Si tratta insomma di uno strumento virtuoso la cui diffusione andrebbe sostenuta anche attraverso fondi d’investimento pubblici e privati. La mancanza della piattaforma e di altri incentivi allontana l’obiettivo di raggiungere il 72% di rinnovabili nel mix elettrico nel 2030 e di conseguenza rallenta il cammino di decarbonizzazione dell’industria energivora.
Gli ostacoli lungo questo percorso sono numerosi e la loro rimozione richiede una serie di cambiamenti normativi che andrebbero a vantaggio di una più rapida transizione ecologica. La madre di tutte le riforme è la semplificazione.
Oggi i tempi di autorizzazione di un impianto rinnovabile in Italia si aggirano in media sui 7 anni, i più alti in Europa così come i costi procedurali. Per ridurli occorrerebbe diminuire i centri decisionali e coordinarne l’azione in modo da evitare decisioni divergenti.

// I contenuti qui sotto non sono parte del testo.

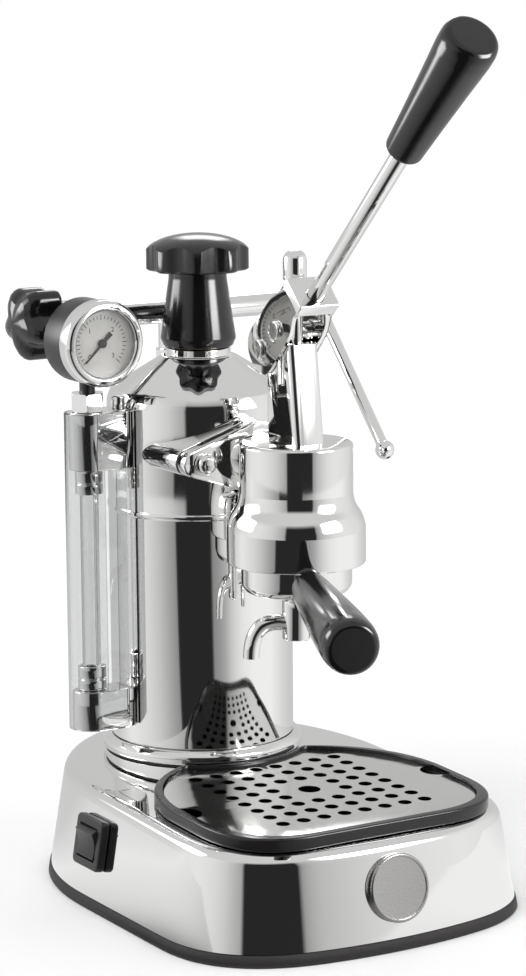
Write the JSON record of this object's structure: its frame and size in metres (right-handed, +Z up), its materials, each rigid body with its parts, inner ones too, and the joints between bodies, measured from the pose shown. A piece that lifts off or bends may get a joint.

Sarebbe utile che il governo centrale disponesse di poteri sostitutivi nel caso di inerzia delle Regioni nell’indicarne ai produttori.
Questo intervento di supplenza non è però possibile sinché non vengono fissati obiettivi di installazione minimi di rinnovabili zona per zona. Allo stato, infatti, non è prevista una ripartizione fra le Regioni dei 70 GW di energia pulita da produrre entro il 2030.
Non è stato stabilito un piano di sharing di oneri e di condivisione delle opportunità. Se adeguatamente supportata, infatti, la lotta al cambiamento climatico rappresenta un’enorme occasione di crescita economica per i territori e per le imprese, specie per quelle energivore.
È possibile e doveroso stabilire un forte legame tra le rinnovabili e i settori ad alta intensità di emissione in un circolo virtuoso che alimenti lo sviluppo delle prime e la decarbonizzazione dei secondi. Si potrebbe per esempio istituire un fondo pubblicato dedicato a sostenere gli investimenti nella transizione di acciaio, carta, cemento, ceramica, chimica, fonderie e vetro.
Nell’ambito della semplificazione andrebbe accelerato in particolare il processo autorizzativo per l’installazione di impianti rinnovabili nelle aree industriali. Sarebbe infine opportuno un prolungamento del regime di import virtuale con vincolo ad importare solo energia verde (con certificati d’origine), allargando al contempo il sistema a tutti i Paesi europei in modo da agevolare la formazione di un’unione anche energetica.